__Problem to work on__. Your task is to copy a single run of lines that starts at the line with "solid.faces.new(rings[-1])" and stops at the line with "zip(*points))), Vector(map(max, zip(*points)))", keeping both ends. Copy nothing else.

__Given data__.
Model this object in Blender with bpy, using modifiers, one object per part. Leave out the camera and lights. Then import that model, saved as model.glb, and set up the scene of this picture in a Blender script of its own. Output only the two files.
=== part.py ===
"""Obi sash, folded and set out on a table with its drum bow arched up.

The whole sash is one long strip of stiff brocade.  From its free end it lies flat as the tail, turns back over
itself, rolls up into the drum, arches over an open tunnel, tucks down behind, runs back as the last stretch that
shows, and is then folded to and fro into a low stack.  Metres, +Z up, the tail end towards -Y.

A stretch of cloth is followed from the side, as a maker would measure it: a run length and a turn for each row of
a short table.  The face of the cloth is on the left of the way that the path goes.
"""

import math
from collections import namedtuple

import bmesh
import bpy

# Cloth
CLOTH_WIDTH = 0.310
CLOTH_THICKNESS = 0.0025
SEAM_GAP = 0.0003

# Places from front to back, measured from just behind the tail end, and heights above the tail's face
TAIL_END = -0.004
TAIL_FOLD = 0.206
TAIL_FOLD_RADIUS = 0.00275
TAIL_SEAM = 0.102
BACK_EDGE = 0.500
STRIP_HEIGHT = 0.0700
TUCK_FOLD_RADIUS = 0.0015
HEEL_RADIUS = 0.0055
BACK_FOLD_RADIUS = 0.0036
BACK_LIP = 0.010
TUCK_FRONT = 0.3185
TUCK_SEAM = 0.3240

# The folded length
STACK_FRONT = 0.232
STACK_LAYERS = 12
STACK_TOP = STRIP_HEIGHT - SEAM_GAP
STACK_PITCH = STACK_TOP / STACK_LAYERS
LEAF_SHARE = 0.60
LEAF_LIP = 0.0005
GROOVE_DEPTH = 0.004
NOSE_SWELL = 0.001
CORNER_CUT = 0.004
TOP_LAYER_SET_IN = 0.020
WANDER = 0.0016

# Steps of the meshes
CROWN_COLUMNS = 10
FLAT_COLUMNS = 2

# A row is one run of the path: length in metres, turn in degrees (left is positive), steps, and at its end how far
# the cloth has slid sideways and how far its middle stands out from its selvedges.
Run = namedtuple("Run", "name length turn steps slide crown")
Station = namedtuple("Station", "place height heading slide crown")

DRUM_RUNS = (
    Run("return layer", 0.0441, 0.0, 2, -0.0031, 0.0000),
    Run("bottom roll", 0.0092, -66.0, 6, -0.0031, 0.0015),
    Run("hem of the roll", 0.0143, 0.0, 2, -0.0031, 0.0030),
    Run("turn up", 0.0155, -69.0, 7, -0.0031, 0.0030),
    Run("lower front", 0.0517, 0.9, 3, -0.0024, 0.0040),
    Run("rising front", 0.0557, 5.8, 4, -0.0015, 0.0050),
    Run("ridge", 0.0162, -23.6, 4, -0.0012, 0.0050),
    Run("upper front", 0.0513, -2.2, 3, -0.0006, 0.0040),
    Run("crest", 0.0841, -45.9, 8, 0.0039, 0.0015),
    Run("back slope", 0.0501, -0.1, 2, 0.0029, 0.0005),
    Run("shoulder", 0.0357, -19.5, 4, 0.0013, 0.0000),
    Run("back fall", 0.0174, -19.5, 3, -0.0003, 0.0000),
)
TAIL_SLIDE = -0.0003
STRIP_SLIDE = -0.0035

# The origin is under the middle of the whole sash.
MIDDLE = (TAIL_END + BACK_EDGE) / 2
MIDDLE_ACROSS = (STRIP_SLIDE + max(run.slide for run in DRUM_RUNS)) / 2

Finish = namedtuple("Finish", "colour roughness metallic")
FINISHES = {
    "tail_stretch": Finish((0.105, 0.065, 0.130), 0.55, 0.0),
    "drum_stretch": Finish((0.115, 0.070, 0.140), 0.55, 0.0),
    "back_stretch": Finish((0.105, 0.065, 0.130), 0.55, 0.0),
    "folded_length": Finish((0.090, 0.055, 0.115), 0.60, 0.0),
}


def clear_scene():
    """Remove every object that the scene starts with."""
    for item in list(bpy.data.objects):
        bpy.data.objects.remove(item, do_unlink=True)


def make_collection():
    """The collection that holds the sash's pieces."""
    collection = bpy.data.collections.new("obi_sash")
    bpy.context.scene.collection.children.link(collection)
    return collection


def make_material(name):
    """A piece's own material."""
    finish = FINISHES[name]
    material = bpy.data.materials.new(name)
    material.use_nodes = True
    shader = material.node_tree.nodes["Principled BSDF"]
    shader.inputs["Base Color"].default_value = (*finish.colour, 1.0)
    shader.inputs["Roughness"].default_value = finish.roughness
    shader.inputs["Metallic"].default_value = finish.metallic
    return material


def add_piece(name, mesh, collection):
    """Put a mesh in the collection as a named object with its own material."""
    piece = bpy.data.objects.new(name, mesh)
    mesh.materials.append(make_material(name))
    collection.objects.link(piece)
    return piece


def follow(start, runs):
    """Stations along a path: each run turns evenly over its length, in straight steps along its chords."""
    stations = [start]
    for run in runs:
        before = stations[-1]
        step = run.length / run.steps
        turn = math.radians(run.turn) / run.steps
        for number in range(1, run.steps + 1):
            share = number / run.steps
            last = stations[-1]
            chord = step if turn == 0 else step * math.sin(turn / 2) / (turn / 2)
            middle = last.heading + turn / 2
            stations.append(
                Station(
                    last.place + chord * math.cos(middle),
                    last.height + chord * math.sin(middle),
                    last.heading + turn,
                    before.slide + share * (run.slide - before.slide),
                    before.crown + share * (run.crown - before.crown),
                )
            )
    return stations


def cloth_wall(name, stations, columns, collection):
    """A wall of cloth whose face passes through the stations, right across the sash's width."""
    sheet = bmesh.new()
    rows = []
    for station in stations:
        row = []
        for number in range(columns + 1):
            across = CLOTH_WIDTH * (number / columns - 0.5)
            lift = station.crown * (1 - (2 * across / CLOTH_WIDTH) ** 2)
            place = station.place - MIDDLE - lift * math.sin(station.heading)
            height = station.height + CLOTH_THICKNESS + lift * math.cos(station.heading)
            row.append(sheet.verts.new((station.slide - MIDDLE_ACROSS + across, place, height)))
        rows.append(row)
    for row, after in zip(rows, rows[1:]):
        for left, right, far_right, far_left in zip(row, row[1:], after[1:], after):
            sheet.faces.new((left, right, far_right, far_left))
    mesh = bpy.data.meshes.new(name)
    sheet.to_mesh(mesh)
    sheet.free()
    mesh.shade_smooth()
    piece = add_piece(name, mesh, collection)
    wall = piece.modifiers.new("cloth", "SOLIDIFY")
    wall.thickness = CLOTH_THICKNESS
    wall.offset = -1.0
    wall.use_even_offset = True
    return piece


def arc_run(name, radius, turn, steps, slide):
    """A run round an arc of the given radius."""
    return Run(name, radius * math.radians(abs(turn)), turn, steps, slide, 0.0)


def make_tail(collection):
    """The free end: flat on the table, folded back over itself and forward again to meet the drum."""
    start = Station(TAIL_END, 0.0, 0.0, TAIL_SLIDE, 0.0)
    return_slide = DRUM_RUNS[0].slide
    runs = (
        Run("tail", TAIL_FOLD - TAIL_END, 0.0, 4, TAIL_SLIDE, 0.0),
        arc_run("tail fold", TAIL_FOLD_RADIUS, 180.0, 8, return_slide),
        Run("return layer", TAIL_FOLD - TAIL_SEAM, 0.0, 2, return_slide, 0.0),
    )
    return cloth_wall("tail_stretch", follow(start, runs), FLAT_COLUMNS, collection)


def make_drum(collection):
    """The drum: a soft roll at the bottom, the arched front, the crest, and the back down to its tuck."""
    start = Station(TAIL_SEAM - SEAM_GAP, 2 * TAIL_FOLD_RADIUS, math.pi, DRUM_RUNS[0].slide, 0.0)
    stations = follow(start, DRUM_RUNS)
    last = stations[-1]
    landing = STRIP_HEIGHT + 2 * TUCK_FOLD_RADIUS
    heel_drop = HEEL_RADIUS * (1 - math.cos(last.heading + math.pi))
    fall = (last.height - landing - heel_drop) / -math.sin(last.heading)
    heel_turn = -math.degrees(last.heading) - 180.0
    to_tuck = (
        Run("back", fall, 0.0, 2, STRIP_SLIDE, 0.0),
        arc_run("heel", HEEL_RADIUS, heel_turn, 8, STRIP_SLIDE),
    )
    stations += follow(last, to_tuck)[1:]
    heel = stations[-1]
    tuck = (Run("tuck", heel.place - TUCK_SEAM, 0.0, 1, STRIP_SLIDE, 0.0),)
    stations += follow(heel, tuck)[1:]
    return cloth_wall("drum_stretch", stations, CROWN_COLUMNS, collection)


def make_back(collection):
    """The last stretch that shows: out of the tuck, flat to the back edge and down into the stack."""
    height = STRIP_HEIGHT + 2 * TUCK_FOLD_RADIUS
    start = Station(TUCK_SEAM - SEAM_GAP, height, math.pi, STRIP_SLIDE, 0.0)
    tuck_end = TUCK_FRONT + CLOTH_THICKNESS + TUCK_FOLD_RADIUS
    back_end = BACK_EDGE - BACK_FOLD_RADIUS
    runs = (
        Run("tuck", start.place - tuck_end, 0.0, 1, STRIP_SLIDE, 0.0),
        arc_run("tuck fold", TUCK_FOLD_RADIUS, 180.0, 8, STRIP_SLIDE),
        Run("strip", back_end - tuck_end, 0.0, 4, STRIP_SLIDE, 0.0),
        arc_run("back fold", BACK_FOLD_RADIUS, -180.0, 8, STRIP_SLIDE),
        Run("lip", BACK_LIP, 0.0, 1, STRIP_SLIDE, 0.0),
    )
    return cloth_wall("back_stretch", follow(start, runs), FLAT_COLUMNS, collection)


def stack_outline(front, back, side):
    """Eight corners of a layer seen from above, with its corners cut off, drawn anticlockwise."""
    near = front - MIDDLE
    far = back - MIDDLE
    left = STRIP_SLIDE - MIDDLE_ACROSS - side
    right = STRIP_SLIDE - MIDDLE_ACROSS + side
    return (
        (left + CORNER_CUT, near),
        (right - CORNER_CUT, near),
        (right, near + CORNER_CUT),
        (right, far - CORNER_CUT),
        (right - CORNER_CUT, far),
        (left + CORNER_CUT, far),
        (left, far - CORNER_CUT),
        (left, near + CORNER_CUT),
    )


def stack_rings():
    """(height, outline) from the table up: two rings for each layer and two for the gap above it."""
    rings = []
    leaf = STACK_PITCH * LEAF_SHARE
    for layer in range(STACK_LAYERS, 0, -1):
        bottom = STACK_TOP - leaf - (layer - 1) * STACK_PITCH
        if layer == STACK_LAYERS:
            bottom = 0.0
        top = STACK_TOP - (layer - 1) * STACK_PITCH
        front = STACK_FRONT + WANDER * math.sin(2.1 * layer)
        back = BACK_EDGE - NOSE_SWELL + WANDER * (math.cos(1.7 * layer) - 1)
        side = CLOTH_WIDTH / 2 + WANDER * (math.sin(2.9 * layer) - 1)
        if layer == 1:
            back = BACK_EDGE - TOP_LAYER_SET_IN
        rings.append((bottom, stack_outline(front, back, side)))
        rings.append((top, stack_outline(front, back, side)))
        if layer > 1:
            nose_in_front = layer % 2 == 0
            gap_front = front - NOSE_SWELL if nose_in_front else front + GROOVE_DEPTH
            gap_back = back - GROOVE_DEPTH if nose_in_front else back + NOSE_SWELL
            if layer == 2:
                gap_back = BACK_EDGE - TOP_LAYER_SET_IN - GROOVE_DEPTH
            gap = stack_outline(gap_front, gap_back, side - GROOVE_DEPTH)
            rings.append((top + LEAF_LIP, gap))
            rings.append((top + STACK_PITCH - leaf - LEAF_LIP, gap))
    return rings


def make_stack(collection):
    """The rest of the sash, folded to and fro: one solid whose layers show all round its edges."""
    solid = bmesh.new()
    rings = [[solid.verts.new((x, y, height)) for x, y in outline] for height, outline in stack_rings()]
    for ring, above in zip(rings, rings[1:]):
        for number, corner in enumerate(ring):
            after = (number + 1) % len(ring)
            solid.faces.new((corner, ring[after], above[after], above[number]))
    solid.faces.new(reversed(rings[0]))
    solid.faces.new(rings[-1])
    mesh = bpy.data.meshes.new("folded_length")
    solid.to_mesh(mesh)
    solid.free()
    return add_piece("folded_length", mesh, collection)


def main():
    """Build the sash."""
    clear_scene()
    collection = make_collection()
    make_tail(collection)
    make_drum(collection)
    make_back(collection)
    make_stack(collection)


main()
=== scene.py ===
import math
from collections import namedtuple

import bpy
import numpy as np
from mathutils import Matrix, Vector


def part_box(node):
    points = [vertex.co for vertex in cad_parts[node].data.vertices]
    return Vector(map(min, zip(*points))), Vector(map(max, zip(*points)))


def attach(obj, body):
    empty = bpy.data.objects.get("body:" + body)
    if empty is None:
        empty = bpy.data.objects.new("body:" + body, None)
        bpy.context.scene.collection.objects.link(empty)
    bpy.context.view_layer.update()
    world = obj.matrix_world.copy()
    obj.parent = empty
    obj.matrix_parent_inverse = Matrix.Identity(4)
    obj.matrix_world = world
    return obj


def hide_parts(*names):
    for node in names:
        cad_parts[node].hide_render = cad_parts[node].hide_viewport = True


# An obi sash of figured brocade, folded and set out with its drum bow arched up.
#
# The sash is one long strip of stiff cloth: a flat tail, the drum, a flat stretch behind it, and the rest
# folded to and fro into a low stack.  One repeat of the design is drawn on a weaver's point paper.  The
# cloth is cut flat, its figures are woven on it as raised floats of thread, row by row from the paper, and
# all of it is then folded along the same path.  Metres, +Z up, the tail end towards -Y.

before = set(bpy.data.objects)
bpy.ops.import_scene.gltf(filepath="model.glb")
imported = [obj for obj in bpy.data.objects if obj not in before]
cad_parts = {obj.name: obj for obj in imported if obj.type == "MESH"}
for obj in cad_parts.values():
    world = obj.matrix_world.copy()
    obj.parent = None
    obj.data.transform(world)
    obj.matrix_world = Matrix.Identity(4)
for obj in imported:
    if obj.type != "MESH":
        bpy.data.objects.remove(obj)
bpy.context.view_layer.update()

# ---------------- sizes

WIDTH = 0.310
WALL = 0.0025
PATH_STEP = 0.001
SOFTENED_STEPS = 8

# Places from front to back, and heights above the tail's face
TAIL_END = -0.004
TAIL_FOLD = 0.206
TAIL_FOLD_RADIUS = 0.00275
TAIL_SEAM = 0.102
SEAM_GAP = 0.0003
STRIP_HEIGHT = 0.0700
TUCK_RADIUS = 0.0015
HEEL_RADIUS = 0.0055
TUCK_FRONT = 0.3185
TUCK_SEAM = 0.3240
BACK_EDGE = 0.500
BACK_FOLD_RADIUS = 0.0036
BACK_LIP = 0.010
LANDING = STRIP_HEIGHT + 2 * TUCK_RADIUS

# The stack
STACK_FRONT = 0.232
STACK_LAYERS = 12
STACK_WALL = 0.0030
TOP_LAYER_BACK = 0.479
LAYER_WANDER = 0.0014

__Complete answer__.
    solid.faces.new(rings[-1])
    mesh = bpy.data.meshes.new("folded_length")
    solid.to_mesh(mesh)
    solid.free()
    return add_piece("folded_length", mesh, collection)


def main():
    """Build the sash."""
    clear_scene()
    collection = make_collection()
    make_tail(collection)
    make_drum(collection)
    make_back(collection)
    make_stack(collection)


main()
=== scene.py ===
import math
from collections import namedtuple

import bpy
import numpy as np
from mathutils import Matrix, Vector


def part_box(node):
    points = [vertex.co for vertex in cad_parts[node].data.vertices]
    return Vector(map(min, zip(*points))), Vector(map(max, zip(*points)))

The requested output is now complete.